The transition of power from Manihiki MP Henry Puna to Prime Minister Mark Brown on Wednesday was marred in controversy after an objection by members of the Opposition earlier in the day in Parliament.

Opposition leader Tina Browne and Titikaveka MP Sel Napa had argued that proper Parliamentary procedure for the vote of confidence in the new Prime Minister was not followed, resulting in a delay of PM Brown’s swearing-in ceremony.

Leaders from the Cook Islands Party and the Demos said behind-the-scenes negotiations had been taking place between both parties and MPs.

Henry Puna yesterday said: “The Demos had been busy trying to lure some of our independent members across, even up to the day of the motion.”

“They knew that their efforts were frustrated and nothing was going to happen, and this was their last ditch attempt, the way I see it, for them to frustrate the process.”
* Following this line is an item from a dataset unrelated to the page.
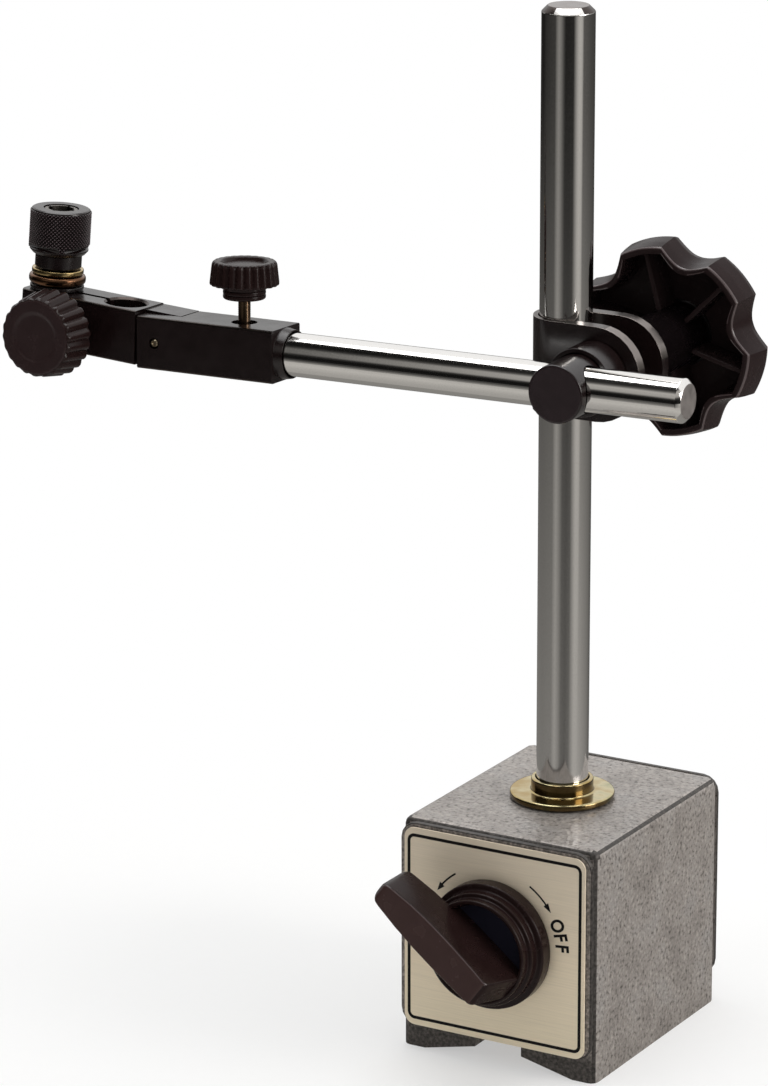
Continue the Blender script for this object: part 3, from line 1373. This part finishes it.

Opposition leader Tina Browne described the negotiations as part of the political process.

“Negotiations are part and parcel of politics. The CIP negotiates. The Democrats negotiate. Simple and normal,” Browne said.

“There is nothing wrong with negotiations, often this is how the best results are reached. To the CIP members, our door is always open and we are always prepared to listen.”

Despite the political drama, the makeup of Parliament was unchanged as the Opposition party was unable to persuade any MP’s to cross the floor.

“During political negotiations it always comes down to the terms,” said Browne.

“As I said last week, there are only so many rewards to go around amongst a team whose members are all expecting something in return for their continued loyalty. That negotiations did take place is very strongly indicative that not everyone is happy in the CIP group.”